→ What is being asked
Each line from the beginning of the data below through the line containing "from math import cos, radians, sin, tan" should be repeated exactly, please.

Entries from a dataset:

------

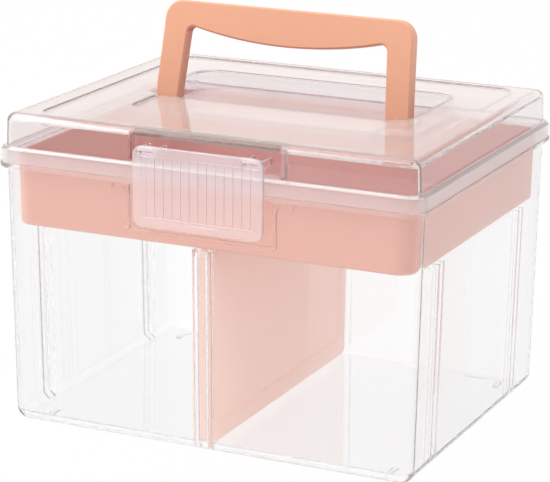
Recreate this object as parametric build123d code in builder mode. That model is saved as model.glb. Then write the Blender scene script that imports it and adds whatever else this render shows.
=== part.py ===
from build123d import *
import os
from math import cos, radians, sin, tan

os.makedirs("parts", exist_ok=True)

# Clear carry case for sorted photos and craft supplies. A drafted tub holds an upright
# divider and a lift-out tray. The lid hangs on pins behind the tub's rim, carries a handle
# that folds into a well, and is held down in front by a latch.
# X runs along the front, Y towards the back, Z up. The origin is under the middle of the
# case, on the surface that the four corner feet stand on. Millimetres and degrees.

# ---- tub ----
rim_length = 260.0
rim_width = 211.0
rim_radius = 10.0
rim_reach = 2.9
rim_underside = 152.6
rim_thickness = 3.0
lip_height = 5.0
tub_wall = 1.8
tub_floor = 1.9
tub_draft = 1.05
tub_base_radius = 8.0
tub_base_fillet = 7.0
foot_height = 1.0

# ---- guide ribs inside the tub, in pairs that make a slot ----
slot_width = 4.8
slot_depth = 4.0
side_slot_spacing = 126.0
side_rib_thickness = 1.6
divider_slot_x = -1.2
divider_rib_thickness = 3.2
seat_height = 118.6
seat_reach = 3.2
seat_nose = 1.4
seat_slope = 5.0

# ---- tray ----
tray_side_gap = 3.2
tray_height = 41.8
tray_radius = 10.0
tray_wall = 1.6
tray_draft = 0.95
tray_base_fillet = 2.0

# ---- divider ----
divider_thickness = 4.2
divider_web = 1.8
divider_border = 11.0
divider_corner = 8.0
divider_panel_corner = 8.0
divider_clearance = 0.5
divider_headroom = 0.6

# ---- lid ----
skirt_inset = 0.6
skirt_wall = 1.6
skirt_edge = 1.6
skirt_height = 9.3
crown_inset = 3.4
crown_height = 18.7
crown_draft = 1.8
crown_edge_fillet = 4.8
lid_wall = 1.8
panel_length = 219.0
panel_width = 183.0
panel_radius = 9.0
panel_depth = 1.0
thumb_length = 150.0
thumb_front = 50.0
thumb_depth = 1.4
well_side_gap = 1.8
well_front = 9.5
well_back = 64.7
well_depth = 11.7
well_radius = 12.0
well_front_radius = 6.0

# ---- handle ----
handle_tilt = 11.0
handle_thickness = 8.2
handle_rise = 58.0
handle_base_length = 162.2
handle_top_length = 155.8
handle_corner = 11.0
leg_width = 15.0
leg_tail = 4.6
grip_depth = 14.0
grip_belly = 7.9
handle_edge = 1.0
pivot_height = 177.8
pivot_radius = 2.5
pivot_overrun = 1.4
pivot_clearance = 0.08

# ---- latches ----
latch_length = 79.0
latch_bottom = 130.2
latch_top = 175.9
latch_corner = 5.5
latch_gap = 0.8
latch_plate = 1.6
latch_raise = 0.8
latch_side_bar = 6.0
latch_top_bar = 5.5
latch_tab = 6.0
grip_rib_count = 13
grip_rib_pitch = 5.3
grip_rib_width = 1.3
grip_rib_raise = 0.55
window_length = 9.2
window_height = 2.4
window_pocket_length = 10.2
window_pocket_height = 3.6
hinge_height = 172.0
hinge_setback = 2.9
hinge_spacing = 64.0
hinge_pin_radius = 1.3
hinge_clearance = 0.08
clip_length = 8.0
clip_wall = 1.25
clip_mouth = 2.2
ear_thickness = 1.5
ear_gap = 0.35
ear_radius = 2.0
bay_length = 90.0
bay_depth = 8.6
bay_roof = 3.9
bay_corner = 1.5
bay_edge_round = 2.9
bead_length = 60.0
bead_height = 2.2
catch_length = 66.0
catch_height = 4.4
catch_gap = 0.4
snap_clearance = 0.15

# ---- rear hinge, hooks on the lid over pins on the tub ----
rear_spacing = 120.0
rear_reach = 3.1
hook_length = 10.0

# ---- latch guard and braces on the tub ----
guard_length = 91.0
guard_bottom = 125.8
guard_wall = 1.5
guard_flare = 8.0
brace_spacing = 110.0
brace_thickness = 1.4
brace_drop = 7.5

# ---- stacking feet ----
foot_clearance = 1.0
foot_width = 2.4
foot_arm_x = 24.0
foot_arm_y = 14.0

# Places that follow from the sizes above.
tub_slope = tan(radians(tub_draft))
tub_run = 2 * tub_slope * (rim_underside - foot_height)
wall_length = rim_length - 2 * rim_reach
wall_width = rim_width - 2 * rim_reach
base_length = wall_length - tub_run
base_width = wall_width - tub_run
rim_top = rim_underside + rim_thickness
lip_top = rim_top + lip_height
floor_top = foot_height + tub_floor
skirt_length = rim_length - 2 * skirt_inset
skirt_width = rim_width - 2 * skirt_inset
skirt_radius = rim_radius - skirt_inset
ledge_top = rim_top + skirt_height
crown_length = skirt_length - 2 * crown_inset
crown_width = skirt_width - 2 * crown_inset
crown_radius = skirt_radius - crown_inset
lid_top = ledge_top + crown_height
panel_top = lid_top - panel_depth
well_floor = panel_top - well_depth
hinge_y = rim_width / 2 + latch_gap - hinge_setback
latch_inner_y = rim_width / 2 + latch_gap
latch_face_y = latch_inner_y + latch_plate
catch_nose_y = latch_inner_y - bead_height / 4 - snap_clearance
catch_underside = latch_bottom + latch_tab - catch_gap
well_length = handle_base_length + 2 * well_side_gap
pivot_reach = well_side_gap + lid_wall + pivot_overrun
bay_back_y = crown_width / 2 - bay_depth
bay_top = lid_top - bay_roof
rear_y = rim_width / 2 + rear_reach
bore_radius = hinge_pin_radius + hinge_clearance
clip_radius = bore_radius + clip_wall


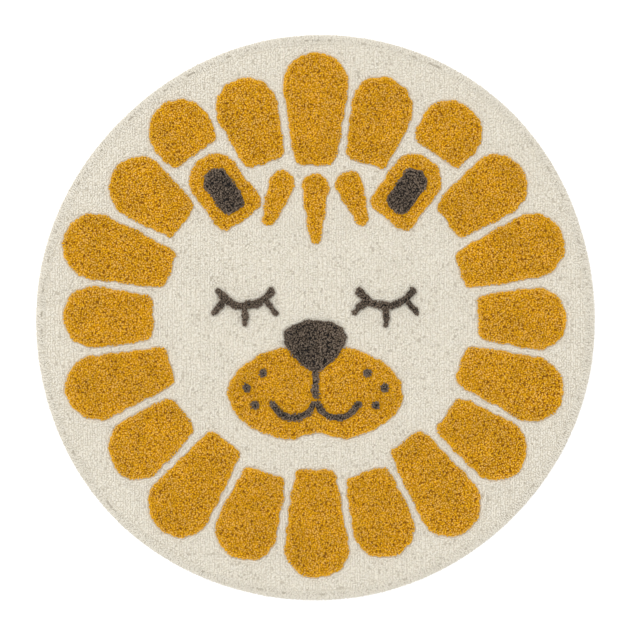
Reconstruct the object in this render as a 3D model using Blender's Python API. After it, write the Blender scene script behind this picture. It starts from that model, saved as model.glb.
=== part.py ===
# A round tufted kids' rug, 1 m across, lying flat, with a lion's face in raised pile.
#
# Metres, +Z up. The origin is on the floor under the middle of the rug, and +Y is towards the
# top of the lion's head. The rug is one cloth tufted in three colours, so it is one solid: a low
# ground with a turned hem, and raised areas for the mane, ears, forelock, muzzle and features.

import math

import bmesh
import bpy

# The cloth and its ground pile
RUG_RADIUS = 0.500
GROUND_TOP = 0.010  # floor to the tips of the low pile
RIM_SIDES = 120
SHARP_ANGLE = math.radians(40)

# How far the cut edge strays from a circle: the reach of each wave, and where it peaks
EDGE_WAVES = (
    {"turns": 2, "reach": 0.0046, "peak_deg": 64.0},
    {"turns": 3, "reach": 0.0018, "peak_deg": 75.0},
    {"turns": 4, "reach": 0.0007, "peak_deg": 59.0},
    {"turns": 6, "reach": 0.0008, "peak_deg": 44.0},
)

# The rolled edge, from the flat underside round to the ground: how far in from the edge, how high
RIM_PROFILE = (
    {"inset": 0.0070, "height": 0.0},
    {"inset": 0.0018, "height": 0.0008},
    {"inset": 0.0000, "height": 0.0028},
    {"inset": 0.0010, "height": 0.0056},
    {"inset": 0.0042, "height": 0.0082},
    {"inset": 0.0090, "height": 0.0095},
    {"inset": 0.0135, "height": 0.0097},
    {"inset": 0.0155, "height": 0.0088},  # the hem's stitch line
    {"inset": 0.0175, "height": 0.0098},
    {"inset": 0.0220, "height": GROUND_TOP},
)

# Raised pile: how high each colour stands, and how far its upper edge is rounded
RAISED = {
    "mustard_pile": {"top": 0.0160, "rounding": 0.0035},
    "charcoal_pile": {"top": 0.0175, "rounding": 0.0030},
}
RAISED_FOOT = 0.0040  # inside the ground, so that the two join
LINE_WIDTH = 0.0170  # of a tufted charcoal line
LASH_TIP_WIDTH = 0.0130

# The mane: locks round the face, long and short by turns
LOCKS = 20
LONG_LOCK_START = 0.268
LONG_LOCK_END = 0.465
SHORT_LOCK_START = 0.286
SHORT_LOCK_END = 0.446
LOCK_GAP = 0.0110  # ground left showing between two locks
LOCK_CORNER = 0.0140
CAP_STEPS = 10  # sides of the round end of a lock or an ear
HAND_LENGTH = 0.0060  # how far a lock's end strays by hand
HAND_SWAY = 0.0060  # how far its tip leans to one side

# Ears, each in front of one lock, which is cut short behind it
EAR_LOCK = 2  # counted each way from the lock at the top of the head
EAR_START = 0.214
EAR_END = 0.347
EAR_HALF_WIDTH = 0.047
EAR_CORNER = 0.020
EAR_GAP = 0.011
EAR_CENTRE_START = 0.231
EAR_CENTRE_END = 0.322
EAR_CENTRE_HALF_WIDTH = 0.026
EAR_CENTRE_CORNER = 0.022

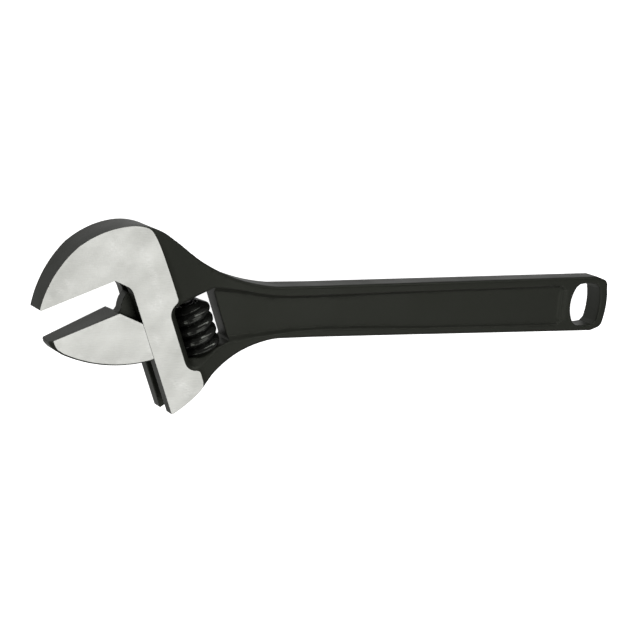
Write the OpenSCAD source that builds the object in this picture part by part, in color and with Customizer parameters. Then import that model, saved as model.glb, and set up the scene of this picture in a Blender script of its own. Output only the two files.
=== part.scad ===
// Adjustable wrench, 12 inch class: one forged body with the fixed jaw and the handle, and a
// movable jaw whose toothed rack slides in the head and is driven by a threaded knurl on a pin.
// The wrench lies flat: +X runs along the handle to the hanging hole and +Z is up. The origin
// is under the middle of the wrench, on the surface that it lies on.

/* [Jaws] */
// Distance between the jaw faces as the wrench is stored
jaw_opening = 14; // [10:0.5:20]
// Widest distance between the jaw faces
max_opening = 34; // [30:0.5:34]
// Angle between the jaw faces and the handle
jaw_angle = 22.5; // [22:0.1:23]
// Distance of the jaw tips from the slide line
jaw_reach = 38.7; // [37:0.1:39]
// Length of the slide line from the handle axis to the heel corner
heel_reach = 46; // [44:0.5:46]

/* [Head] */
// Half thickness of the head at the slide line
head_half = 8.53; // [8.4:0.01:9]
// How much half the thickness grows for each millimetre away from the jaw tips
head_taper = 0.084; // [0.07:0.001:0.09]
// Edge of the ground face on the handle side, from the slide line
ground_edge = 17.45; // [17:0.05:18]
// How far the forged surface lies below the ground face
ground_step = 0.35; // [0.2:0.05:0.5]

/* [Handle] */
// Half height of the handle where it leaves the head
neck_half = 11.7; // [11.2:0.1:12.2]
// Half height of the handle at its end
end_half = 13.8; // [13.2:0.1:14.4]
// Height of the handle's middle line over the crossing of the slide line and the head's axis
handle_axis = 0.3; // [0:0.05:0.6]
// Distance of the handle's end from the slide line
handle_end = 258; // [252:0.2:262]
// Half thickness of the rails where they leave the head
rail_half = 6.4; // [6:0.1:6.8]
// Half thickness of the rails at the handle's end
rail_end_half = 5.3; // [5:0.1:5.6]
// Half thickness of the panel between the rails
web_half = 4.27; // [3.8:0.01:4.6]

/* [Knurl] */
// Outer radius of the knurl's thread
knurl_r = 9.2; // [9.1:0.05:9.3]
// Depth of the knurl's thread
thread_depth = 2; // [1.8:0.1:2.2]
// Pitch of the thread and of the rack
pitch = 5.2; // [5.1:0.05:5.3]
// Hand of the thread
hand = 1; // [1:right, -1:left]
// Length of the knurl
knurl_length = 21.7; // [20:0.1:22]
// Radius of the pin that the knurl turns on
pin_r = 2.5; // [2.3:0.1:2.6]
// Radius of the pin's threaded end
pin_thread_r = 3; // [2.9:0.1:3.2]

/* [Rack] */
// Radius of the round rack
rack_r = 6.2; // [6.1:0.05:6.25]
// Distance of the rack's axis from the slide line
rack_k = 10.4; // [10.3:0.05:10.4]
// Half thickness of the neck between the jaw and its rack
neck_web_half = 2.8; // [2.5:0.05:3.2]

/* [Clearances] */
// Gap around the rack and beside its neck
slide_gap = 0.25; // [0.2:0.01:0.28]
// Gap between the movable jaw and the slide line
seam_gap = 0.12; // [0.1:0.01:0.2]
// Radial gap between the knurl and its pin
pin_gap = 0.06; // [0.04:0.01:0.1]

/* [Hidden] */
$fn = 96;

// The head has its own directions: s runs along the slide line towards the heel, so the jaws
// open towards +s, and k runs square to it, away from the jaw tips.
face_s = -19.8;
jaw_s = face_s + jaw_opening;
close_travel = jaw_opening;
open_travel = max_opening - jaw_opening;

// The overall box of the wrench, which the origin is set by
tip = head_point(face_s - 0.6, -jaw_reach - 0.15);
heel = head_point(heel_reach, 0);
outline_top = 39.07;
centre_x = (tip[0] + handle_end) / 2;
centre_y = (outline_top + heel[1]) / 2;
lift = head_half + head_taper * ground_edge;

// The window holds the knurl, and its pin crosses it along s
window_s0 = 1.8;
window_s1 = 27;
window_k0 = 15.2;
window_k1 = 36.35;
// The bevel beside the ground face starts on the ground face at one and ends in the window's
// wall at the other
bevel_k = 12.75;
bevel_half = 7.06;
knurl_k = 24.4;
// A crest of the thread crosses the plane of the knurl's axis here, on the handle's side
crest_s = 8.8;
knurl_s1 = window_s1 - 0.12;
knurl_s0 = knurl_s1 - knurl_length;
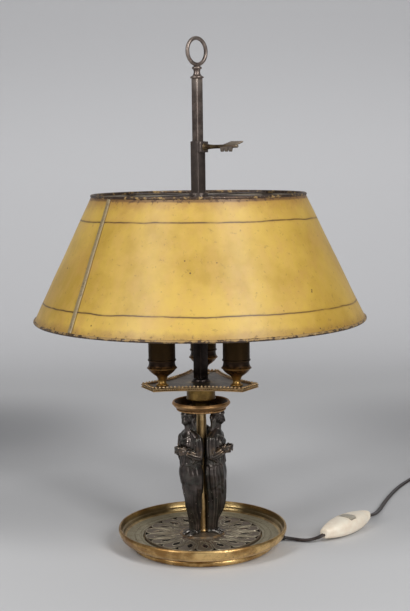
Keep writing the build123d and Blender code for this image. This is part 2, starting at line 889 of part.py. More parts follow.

------

→ Solution
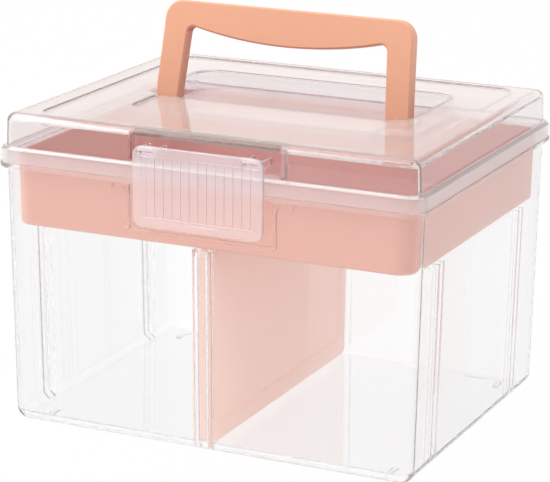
Recreate this object as parametric build123d code in builder mode. That model is saved as model.glb. Then write the Blender scene script that imports it and adds whatever else this render shows.
=== part.py ===
from build123d import *
import os
from math import cos, radians, sin, tan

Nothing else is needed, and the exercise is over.